Laurier Athletics’ not so successful model
Almost one year ago, Wilfrid Laurier University athletics director, Peter Baxter, found himself stuck between a rock and a hard place. Left in the aftermath of one of Canada’s worst economic recessions in decades, Baxter was not unlike many other program directors in the country as he tried to find places to cut costs, and cut them quick.
Citing numerous reasons in his decision to terminate both the men’s and women’s varsity volleyball programs (chief among them the sheer cost to continue them), Baxter axed the teams in early May, giving coaches and players four summer months to find other options.

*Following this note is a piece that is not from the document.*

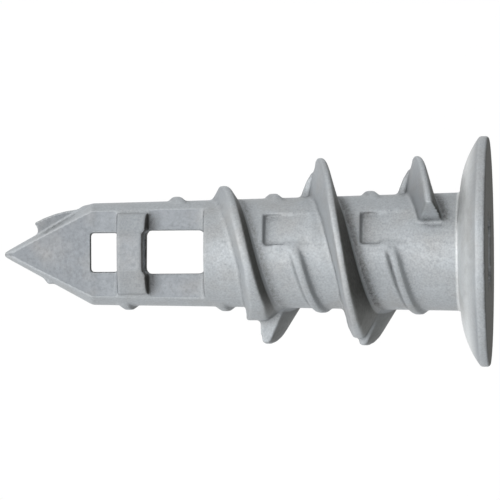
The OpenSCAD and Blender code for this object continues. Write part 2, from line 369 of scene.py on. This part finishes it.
    def proud_share(self, material: bpy.types.Material, at: Reading) -> bpy.types.NodeSocket:
        """Finds all but the barrel's low relief: its pockets and the ridges between the turns.

        Args:
            material: The material that gets the nodes.
            at: What is read at the point.

        Returns:
            The share, which is 1 on the flight, the nose and the head.
        """
        around = add_node(
            material, "ShaderNodeVectorMath", {"operation": "MULTIPLY"},
            i0=at.place, i1=(1.0, 1.0, 0.0),
        )
        radius = add_node(
            material, "ShaderNodeVectorMath", {"operation": "LENGTH"}, out="Value", i0=around
        )
        untapered = add_node(
            material, "ShaderNodeMath", {"operation": "MULTIPLY_ADD"},
            i0=at.height, i1=self.barrel_taper, i2=radius,
        )
        relief = Span(
            self.barrel_r_mm + self.low_relief_mm.none_at,
            self.barrel_r_mm + self.low_relief_mm.all_at,
        )
        low = add_node(material, "ShaderNodeMapRange", Value=untapered, **relief.limits(MM))
        for end in (self.wall_top_mm, self.wall_foot_mm):
            inside = add_node(
                material, "ShaderNodeMapRange", Value=at.height, **end.limits(MM)
            )
            low = add_node(
                material, "ShaderNodeMath", {"operation": "MULTIPLY"}, i0=low, i1=inside
            )
        return add_node(
            material, "ShaderNodeMath", {"operation": "MULTIPLY_ADD"},
            i0=low, i1=-self.relief_spared, i2=1.0,
        )

    def metal_colour(
        self,
        material: bpy.types.Material,
        at: Reading,
        nose: bpy.types.NodeSocket,
        flange: bpy.types.NodeSocket,
    ) -> bpy.types.NodeSocket:
        """Mixes the metal's colour, which differs with how the die was made there, with painted
        shade on the blade and on faces that look towards the tip, and painted light on the flange.

        Args:
            material: The material that gets the nodes.
            at: What is read at the point.
            nose: The share of the nose's ground faces.
            flange: The share of the head's flange.

        Returns:
            The colour.
        """
        # The blade takes a darker colour than the rails: painted shade.
        blade = add_node(
            material, "ShaderNodeMapRange", Value=at.height, **self.blade_mm.limits(MM)
        )
        ground = add_node(
            material, "ShaderNodeMix", {"data_type": "RGBA"}, out=2,
            Factor=blade, i6=linear(self.nose_colour), i7=linear(self.shaded_blade_colour),
        )
        # Painted shade: faces that look towards the tip take the nose's darker colour, most far
        # out.
        tipward = add_node(
            material, "ShaderNodeMapRange", Value=at.faces_tip, **self.tip_shade_facing.limits()
        )
        outer = add_node(
            material, "ShaderNodeMapRange", Value=at.beside, **self.outer_mm.limits(MM)
        )
        outer = add_node(
            material, "ShaderNodeMath", {"operation": "MULTIPLY_ADD"},
            i0=outer, i1=self.tip_shade_more, i2=self.tip_shade_least,
        )
        flanks = add_node(
            material, "ShaderNodeMath", {"operation": "MULTIPLY"}, i0=tipward, i1=outer
        )
        colour = linear(self.barrel_colour)
        # Over the barrel: the nose's colour, painted shade on tip-facing faces, and the flange's
        # painted light.
        layers = (
            (nose, ground),
            (flanks, linear(self.nose_colour)),
            (flange, linear(self.lit_flange_colour)),
        )
        for share, laid_on in layers:
            colour = add_node(
                material, "ShaderNodeMix", {"data_type": "RGBA"}, out=2,
                Factor=share, i6=colour, i7=laid_on,
            )
        return colour

    def tarnish_share(self, material: bpy.types.Material, at: Reading) -> bpy.types.NodeSocket:
        """Spreads the faint warm clouds that bare zinc gets in air.

        Args:
            material: The material that gets the nodes.
            at: What is read at the point.

        Returns:
            The share.
        """
        return add_node(
            material, "ShaderNodeMapRange", Value=at.cloud,
            **self.tarnish_patches.limits(), To_Max=self.tarnish_most,
        )

    def painted_shade_share(
        self, material: bpy.types.Material, at: Reading, proud: bpy.types.NodeSocket
    ) -> bpy.types.NodeSocket:
        """Finds the faces that look towards the head, where shade is painted.

        Args:
            material: The material that gets the nodes.
            at: What is read at the point.
            proud: The share that isn't low relief.

        Returns:
            The share.
        """
        # Painted shade: the more a face looks towards the head, the darker it is painted.
        shaded = add_node(
            material, "ShaderNodeMapRange", Value=at.faces_tip,
            **self.painted_shade_facing.limits(), To_Max=self.painted_shade_most,
        )
        return add_node(material, "ShaderNodeMath", {"operation": "MULTIPLY"}, i0=shaded, i1=proud)

    def painted_shadow_share(
        self,
        material: bpy.types.Material,
        at: Reading,
        flange: bpy.types.NodeSocket,
        proud: bpy.types.NodeSocket,
    ) -> bpy.types.NodeSocket:
        """Lays a brown-grey painted shadow in corners and painted shade on the sheltered flanks at
        front and back.

        What hides a point is looked for a little towards the tip, so that the foot of the flight
        gets more of the painted shadow on the head's side, as though lit from the tip.

        Args:
            material: The material that gets the nodes.
            at: What is read at the point.
            flange: The share of the head's flange, which gets less of the painted shadow.
            proud: The share that isn't low relief.

        Returns:
            The share.
        """
        # Painted shadow: occlusion looked for towards the tip darkens the head's side of each rise.
        tipward = add_node(
            material, "ShaderNodeVectorTransform",
            {"vector_type": "NORMAL", "convert_from": "OBJECT", "convert_to": "WORLD"},
            Vector=(0.0, 0.0, 1.0),
        )
        outward = add_node(material, "ShaderNodeNewGeometry", out="Normal")
        leaning = add_node(
            material, "ShaderNodeVectorMath", {"operation": "MULTIPLY_ADD"},
            i0=tipward, i1=(self.shadow_lean,) * 3, i2=outward,
        )
        leaning = add_node(
            material, "ShaderNodeVectorMath", {"operation": "NORMALIZE"}, i0=leaning
        )
        openness = add_node(
            material, "ShaderNodeAmbientOcclusion",
            {"only_local": True, "samples": self.shadow_rays}, out="AO",
            Distance=self.shadow_reach_mm * MM, Normal=leaning,
        )
        for value, weight in ((flange, self.flange_spared), (at.grain, self.shadow_grit)):
            openness = add_node(
                material, "ShaderNodeMath", {"operation": "MULTIPLY_ADD"},
                i0=value, i1=weight, i2=openness,
            )
        corners = add_node(
            material, "ShaderNodeMapRange", Value=openness, **self.shadow_cover.limits()
        )
        kept = add_node(
            material, "ShaderNodeMapRange", Value=at.beside, **self.sheltered_mm.limits(MM)
        )
        kept = add_node(
            material, "ShaderNodeMath", {"operation": "MULTIPLY_ADD"},
            i0=kept, i1=self.shadow_more, i2=self.shadow_least,
        )
        corners = add_node(
            material, "ShaderNodeMath", {"operation": "MULTIPLY"}, i0=corners, i1=kept
        )
        # Painted shade on the flanks that look towards the head, near the middle.
        flanks = add_node(
            material, "ShaderNodeMapRange", Value=at.faces_tip, **self.head_side.limits()
        )
        off_head = add_node(
            material, "ShaderNodeMapRange", Value=at.height, **self.flight_foot_mm.limits(MM)
        )
        middle = add_node(
            material, "ShaderNodeMapRange", Value=at.beside, **self.inner_mm.limits(MM)
        )
        for factor in (off_head, middle, proud, self.flank_shade):
            flanks = add_node(
                material, "ShaderNodeMath", {"operation": "MULTIPLY"}, i0=flanks, i1=factor
            )
        return add_node(
            material, "ShaderNodeMath", {"operation": "MAXIMUM"}, i0=corners, i1=flanks
        )

    def smooth_share(
        self, material: bpy.types.Material, at: Reading, nose: bpy.types.NodeSocket
    ) -> bpy.types.NodeSocket:
        """Finds the smoother faces: the nose's and all that look along the axis.

        Args:
            material: The material that gets the nodes.
            at: What is read at the point.
            nose: The share of the nose's ground faces.

        Returns:
            The share.
        """
        along = add_node(
            material, "ShaderNodeMath", {"operation": "ABSOLUTE"}, i0=at.faces_tip
        )
        flanks = add_node(
            material, "ShaderNodeMapRange", Value=along, **self.flank_face.limits()
        )
        return add_node(material, "ShaderNodeMath", {"operation": "MAXIMUM"}, i0=nose, i1=flanks)

    def sparkle(
        self, material: bpy.types.Material, at: Reading, smooth: bpy.types.NodeSocket
    ) -> bpy.types.NodeSocket:
        """Makes the flecks that are a little lighter or darker than the metal around them.

        Args:
            material: The material that gets the nodes.
            at: What is read at the point.
            smooth: The share of the smoother faces, where the flecks are fainter.

        Returns:
            The factor for the colour, about 1.
        """
        flecks = add_node(
            material, "ShaderNodeMapRange", Value=at.fleck, **self.noise_middle.limits(),
            To_Min=self.sparkle_low, To_Max=self.sparkle_high,
        )
        calm = add_node(
            material, "ShaderNodeMath", {"operation": "MULTIPLY"}, i0=smooth, i1=self.calm_share
        )
        return add_node(
            material, "ShaderNodeMix", {"data_type": "FLOAT"},
            i0=calm, i2=flecks, i3=self.calm_level,
        )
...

A rapidly-growing Facebook group and mounting public pressure by the Laurier community wouldn’t budge the director’s steadfast decision. His mind was made up; there would be no more varsity volleyball in Laurier’s immediate future.
But in one sense, that would be alright, claimed Baxter in defence of the terminations. Even though the campus just lost two of its squads, the money and resources that were going towards keeping those teams afloat would now be going to the areas where Baxter and the department felt the school had its best chances of success. In essence, the school created its own version of the Canadian Olympics’ “Own the Podium” program and directed their efforts to the teams with the best shot of bringing a banner back to the school.
The volleyball teams weren’t anything extraordinary. They found themselves consistently in the middle of the Ontario University Athletics’ (OUA) pack, and they lacked the revenue-generating aspect that sports like football and basketball brought.
And so, in the fall of 2011, with a new funding model that included more money directed to football, basketball, soccer and hockey, Laurier would set their sights on winnable championships.
Fast-forward to today, and the first year of this tried (but yet to be true) experiment has been, essentially, a wash. Sky-high expectations shrouded at least three teams that have all but fizzled when it mattered most in the 2011-12 season.
Innumerable factors contribute to why sports teams don’t perform to perceived expectations, and in no way am I stating that one commonality existed between the following three squads that made them fall prematurely in their respective post-seasons. The unexpected is what makes the world of sport so great.
But the men’s football team, the women’s soccer squad and the men’s basketball group were meant to bring glory to the purple and gold this year, or at least, challenge for it. And while the women’s soccer team made an extraordinary run in the post-season, claiming OUA silver, the group couldn’t find it within themselves to reach that extra gear in the national championships, where they finished seventh, even though they knew anything less than gold was unacceptable.
Next, the money-generating behemoth that is the Wilfrid Laurier football team never really found their groove all season, and by the time their defensive efforts started to click for them, it was the offense that fizzled in the late stages of the season.
Now recently, and perhaps most devastatingly, the men’s basketball team fell out of contention in the first round of the OUA playoffs. The hype surrounding the team was unlike anything the school had ever witnessed.
Laurier had a legitimate, contending hoops squad for the first time in its history. The school that had typically been known for its pig-skin, was now feared for its slam dunks and three-pointers.
But just as fast as the school was growing in prominence on the court, it faded.
The team fell apart at the seams within the last two weeks of the campaign.
Whether the problem lies in strategies, systems, individual performances, injuries, coaching or nerves, Laurier’s Golden Hawks are starting to look a little bronzed. Exceptional seasons were followed by forgettable funks.
But in no way could this have been anticipated by the department.
Four teams had a chance, a very legitimate chance, of raising a banner at Laurier in 2012. And aside from the consistently terrific women’s curling group, the women’s hockey team is all that remains; a beacon of hope and a reminder that even a sure thing isn’t so sure in university sport (with their recent semi-finals scare).
These teams will start anew in the cyclical nature of post secondary sport in 2012-13. And if the departed volleyball teams could offer some wisdom, it may be to take advantage of the opportunities given. Because lord knows, they’re not guaranteed.